Ma non solo. Teheran, in verità, è in grado operare su un raggio ancor più ampio. I missili degli alleati Houti, i ribelli sciiti attivi nel Nord dello Yemen, possono colpire le basi Usa in Medio Oriente. I razzi e i droni delle milizie sciite irachene i soldati statunitensi dispiegati in Irak. Nulla, del resto, che non stia già avvenendo. Sul fronte settentrionale di Israele Hezbollah e Tsahal si fronteggiano con incursioni di droni e colpi di missili anticarro fin dal 7 ottobre. Solo quattro giorni fa il cacciatorpediniere Usa Carney, in navigazione nel Mar Rosso ha intercettato tre missili provenienti dallo Yemen. E, proprio ieri, i ribelli Houti hanno fatto sapere che se continueranno gli assalti a Gaza anche «le navi israeliani nel Mar Rosso verranno attaccate». In Irak non va meglio. Da mercoledì, tre basi statunitensi (Ain al-Assad, nella provincia occidentale di Anbar, Al-Harir nel Nord e un campo militare vicino all'aeroporto di Baghdad) sono state colpite con droni e missili. In Siria invece vengono segnalati spostamenti di unità di pasdaran nelle provincie attigue al confine con Israele. Fino a questo momento però gli attacchi degli alleati di Teheran non hanno raggiunto il punto di non ritorno.

Hezbollah pur avendo promesso più volte d'intervenire a fianco di Hamas si è ben guardato dal lanciare un attacco a tutto campo. E anche le scaramucce sul fronte iracheno fanno capire che a Teheran il Grande Fratello di Hezbollah e delle altre formazioni sciite sta valutando con molta attenzione i pro e i contro di un conflitto esteso a tutto il Medioriente. Teheran sa bene che un attacco ad Israele mentre è impegnato in una partita mortale con Hamas innescherebbe quasi sicuramente la risposta americana. E non si tratterebbe di una risposta da poco.
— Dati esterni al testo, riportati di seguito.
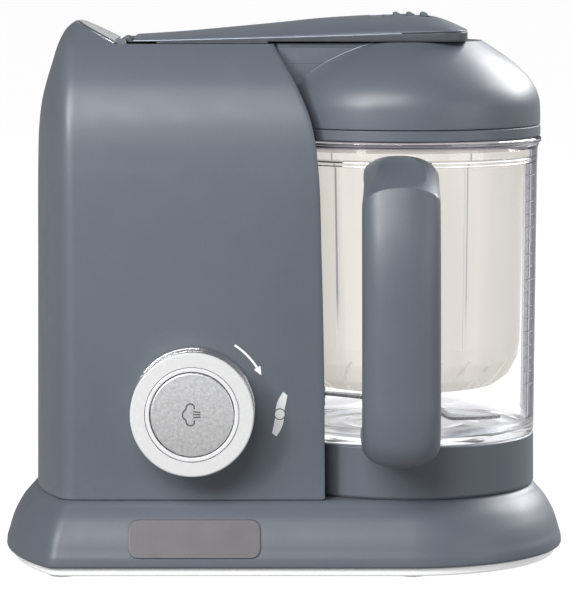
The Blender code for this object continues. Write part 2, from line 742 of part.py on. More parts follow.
def blade_sheet():
    """An S-shaped steel blade: two curved arms, one raised and one lowered at the tip."""
    rings = []
    for k in range(-9, 10):
        r = 5.2 * k
        sweep = BLADE_TURN + 0.01 * abs(r)
        tip = max(0.0, (abs(r) - 10.0) / 37.0)
        lift = 3.0 * tip * (1 if k > 0 else -1)
        width = 5.4 * (1 - 0.72 * tip ** 2)
        ahead = Vector((math.cos(sweep), math.sin(sweep)))
        side = Vector((-ahead.y, ahead.x))
        centre = Vector((BOWL_X, 0.0)) + ahead * r
        z = 71.0 + lift
        left = centre + side * width
        right = centre - side * width
        rings.append([(left.x, left.y, z - 0.8), (right.x, right.y, z - 0.8),
                      (right.x, right.y, z + 0.8), (left.x, left.y, z + 0.8)])
    return loft("blade", rings, STEEL)


def build_basket():
    profile = [
        (0.0, 83.2), (36.0, 83.2), (43.0, 84.7), (49.2, 89.2), (53.2, 96.6), (54.4, 104.0),
        (56.8, 187.0), (59.6, 194.5), (61.8, 194.5), (61.8, 190.2), (60.0, 189.2), (58.6, 186.5),
        (56.3, 104.0), (55.0, 96.0), (50.6, 87.8), (44.0, 83.0), (36.0, 81.5), (0.0, 81.5),
    ]
    basket = lathe("steam_basket", profile, CREAM, (BOWL_X, 0.0), steps=44)
    for k in range(12):
        angle = TAU * (k + 0.5) / 12
        turn = (
            Matrix.Translation(Vector((BOWL_X, 0.0, 0.0)) * MM)
            @ Matrix.Rotation(angle, 4, "Z")
        )
        outline = [(38.0, -2.0), (60.0, -1.2), (60.0, 1.6), (38.0, 0.4)]
        rings = [[(x, y, z) for x, y in outline] for z in (78.0, 98.0)]
        cut(basket, loft("basket_slot_%d" % k, rings, turn=turn))


# Knob


def build_knob():
    front = facing_front(KNOB_X, 0.0, KNOB_Z)
    bezel = [(28.9, 65.2), (29.5, 64.4), (29.5, 62.9), (24.5, 62.9), (24.5, 65.2)]
    lathe("knob_bezel", bezel, STEEL, steps=40, turn=front)
    ring = [
        (22.2, 82.0), (27.4, 82.0), (28.3, 81.5), (KNOB_R, 80.6), (KNOB_R, 66.6), (28.0, 65.6),
        (5.4, 65.6), (5.4, 69.0), (22.2, 69.0),
    ]
    lathe("knob_ring", ring, WHITE, steps=48, turn=front)
    collar = [(19.9, 82.0), (21.2, 82.3), (21.9, 81.8), (21.9, 69.3), (19.9, 69.3)]
    lathe("knob_collar", collar, STEEL, steps=36, turn=front)
    shaft = rod("knob_shaft", 5.1, 42.0, 68.6, BLACK, turn=front)
    join(shaft, box("knob_cam", (KNOB_X - 2.5, -52.0, KNOB_Z + 3.0), (KNOB_X + 2.5, -46.0, KNOB_Z + 15.0)))
    button = [
        (0.0, 82.1), (10.0, 82.0), (18.6, 81.5), (19.5, 80.8), (19.5, 73.0), (17.0, 73.0), (17.0, 78.2),
        (0.0, 78.2),
    ]
    lathe("steam_button", button, SILVER, steps=36, turn=front)
    coil("button_spring", (KNOB_X, KNOB_Z), 10.0, 0.7, -77.2, -70.0, 2.5, STEEL)
    coil("knob_spring", (KNOB_X, KNOB_Z), 7.6, 0.8, -57.8, -53.0, 2.0, STEEL)


# Inside the body


def build_boiler():
    cup = [(0.0, 152.0), (17.4, 152.0), (21.1, 158.6), (21.1, 240.6), (BOILER_R, 240.6),
           (BOILER_R, 158.0), (18.0, 150.5), (0.0, 150.5)]
    tank = lathe("boiler_tank", cup, STEEL, (BOILER_X, 0.0), steps=28)
    cut(tank, rod("steam_port", 2.2, -30.0, -20.0, turn=along_x(0.0, 0.0, 228.0)))
    gasket = [(23.7, 248.2), (23.7, 241.0), (20.3, 241.0), (20.3, 248.2)]
    lathe("boiler_gasket", gasket, RUBBER, (BOILER_X, 0.0), steps=28)
    ring = [(14.0 + 3.2 * math.cos(TAU * k / 8), 146.6 - 3.2 * math.sin(TAU * k / 8)) for k in range(8)]
    lathe("heating_element", ring, STEEL, (BOILER_X, 0.0), steps=20)
    rod("thermostat", 7.5, 141.0, 150.2, PALE, at=(BOILER_X, 0.0))
    nozzle = [(3.7, -15.0), (3.7, -22.3), (2.2, -22.3), (2.2, -15.0)]
    lathe("steam_nozzle", nozzle, BRASS, steps=16, turn=along_x(0.0, 0.0, 228.0))


def build_motor():
    at = (MOTOR_X, MOTOR_Y)
    tube("motor_stator", MOTOR_R, 16.0, 60.0, 118.0, STEEL, at)
    legs = [(-76.0, 34.9), (-73.0, 34.9), (-73.0, 54.0), (-25.0, 54.0), (-25.0, 34.9), (-22.0, 34.9),
            (-22.0, 57.0), (-76.0, 57.0)]
    bracket = prism("motor_bracket", legs, MOTOR_Y - 12.0, MOTOR_Y + 12.0, PALE, along="Y")
    cut(bracket, rod("bracket_hole", 6.0, 45.0, 65.0, at=at))
    rod("motor_shaft", 2.5, 9.0, 127.0, STEEL, at=at)
    tube("motor_armature", 15.0, 2.8, 62.0, 116.0, BRASS, at)
    tube("motor_pulley", 9.0, 2.8, 11.0, 22.0, BLACK, at)
    fan = prism("motor_fan", star(MOTOR_X, MOTOR_Y, 17.0, 3.5, 8), 119.0, 125.0, BLACK)
    cut(fan, rod("fan_bore", 2.8, 110.0, 130.0, at=at))


def build_drive():
    at = (BOWL_X, 0.0)
    rod("drive_shaft", 4.0, 8.0, 43.6, STEEL, at=at)
    tube("driven_pulley", 26.0, 4.3, 11.0, 22.0, BLACK, at)
    tube("drive_bearing", 10.7, 4.1, 24.0, 34.2, BRASS, at)
    coupling = prism("lower_coupling", star(BOWL_X, 0.0, 8.2, 1.2, 6), 36.0, 43.4, BLACK)
    cut(coupling, rod("coupling_bore", 4.3, 30.0, 50.0, at=at))
    build_belt()


def build_belt():
    """A flat belt round the two pulleys, as two outlines joined at the top and bottom."""
    start = Vector((MOTOR_X, MOTOR_Y))
    end = Vector((BOWL_X, 0.0))
    apart = end - start
    heading = math.atan2(apart.y, apart.x)
    lean = math.acos((26.0 - 9.0) / apart.length)
    loops = []
    for extra in (0.3, 2.1):
        loop = []
        for k in range(17):
            angle = heading - (math.pi - lean) + 2 * (math.pi - lean) * k / 16
            loop.append((end.x + (26.0 + extra) * math.cos(angle), end.y + (26.0 + extra) * math.sin(angle)))
        for k in range(9):
            angle = heading + (math.pi - lean) + 2 * lean * k / 8
            loop.append((start.x + (9.0 + extra) * math.cos(angle), start.y + (9.0 + extra) * math.sin(angle)))
        loops.append(loop)
    plate("drive_belt", loops, 12.5, 20.5, BLACK)


def build_electrics():
    board = box("control_board", (-98.0, -34.0, 60.0), (-96.4, 34.0, 132.0), BOARD)
    join(
        board,
        box("relay", (-96.6, -26.0, 70.0), (-84.0, -8.0, 86.0)),
        rod("capacitor", 6.0, -96.6, -82.0, turn=along_x(0.0, 16.0, 110.0)),
    )
    box("steam_switch", (-53.0, -41.4, 70.0), (-33.0, -31.0, 85.0), BLACK)
    box("blend_switch", (-30.0, -52.0, 84.0), (-20.0, -40.0, 104.0), BLACK)
    box("lid_switch", (-70.0, 21.0, 207.0), (-58.0, 33.0, 223.0), BLACK)
    rod("interlock_pin", 2.0, 223.4, 249.2, WHITE, at=(-64.0, 27.0), steps=16)


def build_cord():
    cord_z = 17.0
    relief = [(4.2, 90.0), (5.6, 81.0), (8.2, 78.2), (8.2, 77.0), (4.9, 77.0), (4.9, 64.0), (3.5, 64.0),
              (3.5, 90.0)]
    lathe("strain_relief", relief, BLACK, steps=20, turn=along_y(-85.0, 0.0, cord_z))
    path = [(-85.0, 62.0, cord_z), (-85.0, 91.5, cord_z), (-84.2, 97.0, 16.4), (-81.0, 101.2, 14.6),
            (-75.0, 103.4, 12.0), (-66.0, 104.0, 8.8), (-56.0, 103.0, 5.8), (-44.0, 100.4, 3.8),
            (-30.0, 97.6, 3.2), (-14.0, 96.0, 4.6), (2.0, 96.0, 6.6), (19.6, 96.0, 7.5)]
    wire("power_cord", path, 3.0, BLACK)
    body = [(20.0, 4.2), (26.0, 5.4), (34.0, 10.4), (42.0, 11.6), (55.0, 11.6), (55.0, 0.0)]
    rings = []
    for x, half in body[:-1]:
        rings.append([(x, 96.0 - half, 7.5 - half * 0.55), (x, 96.0 + half, 7.5 - half * 0.55),
                      (x, 96.0 + half, 7.5 + half * 0.55), (x, 96.0 - half, 7.5 + half * 0.55)])
    soften(loft("plug_body", rings, BLACK), 1.6, 2, 50)
    for name, y in (("plug_pin_front", 89.0), ("plug_pin_rear", 103.0)):
        rod(name, 2.0, 55.3, 74.0, STEEL, turn=along_x(0.0, y, 7.5), steps=14)


# Moving bodies hang on empties that stand on their joint axes.


def hang(name, at, children):
    pivot = bpy.data.objects.new(name, None)
    PARTS.objects.link(pivot)
    pivot.location = Vector(at) * MM
    for child in children:
        obj = bpy.data.objects[child]
        obj.parent = pivot
        obj.matrix_parent_inverse = Matrix.Translation(-Vector(at) * MM)
    return pivot


def hang_moving_bodies():
    lid = hang("lid_pivot", (HINGE_X, 0.0, HINGE_Z), (
        "lid_dome", "lid_skirt", "lid_inner_plate", "lid_seal", "boiler_plug",
        "arm_base", "arm_cover",
    ))
    slider = hang("slider_guide", (60.0, 0.0, 261.6), ("release_slider",))
    slider.parent = lid
    slider.matrix_parent_inverse = Matrix.Translation(-Vector((HINGE_X, 0.0, HINGE_Z)) * MM)
    hang("knob_axis", (KNOB_X, KNOB_FRONT, KNOB_Z), (
        "knob_ring", "knob_collar", "knob_shaft", "steam_button", "button_spring",
    ))
    hang("motor_axis", (MOTOR_X, MOTOR_Y, 60.0), ("motor_shaft", "motor_armature", "motor_pulley", "motor_fan"))
    hang("drive_axis", (BOWL_X, 0.0, 20.0), ("drive_shaft", "driven_pulley", "lower_coupling"))
    hang("bowl_axis", (BOWL_X, 0.0, RING_BOTTOM), ("bowl_jug", "bowl_ring", "bowl_handle", "blade_bush"))
    hang("blade_axis", (BOWL_X, 0.0, 60.0), ("blade", "blade_hub", "blade_shaft", "upper_coupling"))
    hang("basket_axis", (BOWL_X, 0.0, 80.0), ("steam_basket",))
    hang("interlock_axis", (-64.0, 27.0, 249.0), ("interlock_pin",))


def shade_round_pieces():
    for obj in bpy.data.objects:
        if obj.type == "MESH" and not obj.hide_render:
            obj.data.shade_smooth()
            obj.data.set_sharp_from_angle(angle=SHARP_ANGLE)


def main():
    build_base()
    build_body()
    build_lid()
    build_bowl()
    build_knob()
    build_boiler()
    build_motor()
    build_drive()
    build_electrics()
    build_cord()
    shade_round_pieces()
    hang_moving_bodies()


main()
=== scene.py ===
import math

import bmesh
import bpy
import numpy as np
from mathutils import Matrix, Vector


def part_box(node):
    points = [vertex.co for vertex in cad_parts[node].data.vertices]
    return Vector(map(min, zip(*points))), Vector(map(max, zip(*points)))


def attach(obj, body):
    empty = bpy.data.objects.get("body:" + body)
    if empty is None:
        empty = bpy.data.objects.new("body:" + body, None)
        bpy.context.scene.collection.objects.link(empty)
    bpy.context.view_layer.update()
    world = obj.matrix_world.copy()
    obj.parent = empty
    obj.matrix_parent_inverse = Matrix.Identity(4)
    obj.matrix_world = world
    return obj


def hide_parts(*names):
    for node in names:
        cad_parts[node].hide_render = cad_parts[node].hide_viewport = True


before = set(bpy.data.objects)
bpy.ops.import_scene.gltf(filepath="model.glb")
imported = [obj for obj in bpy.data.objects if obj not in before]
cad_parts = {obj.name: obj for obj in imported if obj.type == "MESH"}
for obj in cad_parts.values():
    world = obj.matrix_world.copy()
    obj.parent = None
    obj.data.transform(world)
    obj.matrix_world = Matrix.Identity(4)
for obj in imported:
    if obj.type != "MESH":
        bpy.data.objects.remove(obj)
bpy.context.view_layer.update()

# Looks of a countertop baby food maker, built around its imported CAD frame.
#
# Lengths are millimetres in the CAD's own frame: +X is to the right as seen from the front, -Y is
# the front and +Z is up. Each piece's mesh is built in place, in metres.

MM = 0.001
TAU = 2 * math.pi


def box_mm(node):
    """Lowest and highest corner of a CAD node in millimetres."""
    low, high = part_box(node)
    return low / MM, high / MM


def middle_mm(node):
    """Middle of a CAD node's box in millimetres."""
    return [(a + b) / 2 for a, b in zip(*box_mm(node))]


# Places taken from the frame.
BOWL_X = middle_mm("bowl_jug")[0]
BOWL_AXIS = (BOWL_X, 0.0)
KNOB_X, _, KNOB_Z = middle_mm("knob_ring")
BOILER_X = middle_mm("boiler_tank")[0]
HINGE_X, _, HINGE_Z = middle_mm("hinge_pin")
HANDLE_X = middle_mm("bowl_handle")[0]
HANDLE_HALF = HANDLE_X - box_mm("bowl_handle")[0].x
PLAQUE_LOW, PLAQUE_HIGH = box_mm("base_plaque")
PLATE_LOW, PLATE_HIGH = box_mm("bottom_plate")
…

Le due squadre navali guidate dalle portaerei Ford ed Eisenhower davanti alle coste del Libano sono in grado di disintegrare le roccaforti di Hezbollah. Ma non solo. Quella forza navale può garantire a Israele l'appoggio indispensabile per colpire la stessa Repubblica Islamica distruggendone infrastrutture nucleari e basi militari.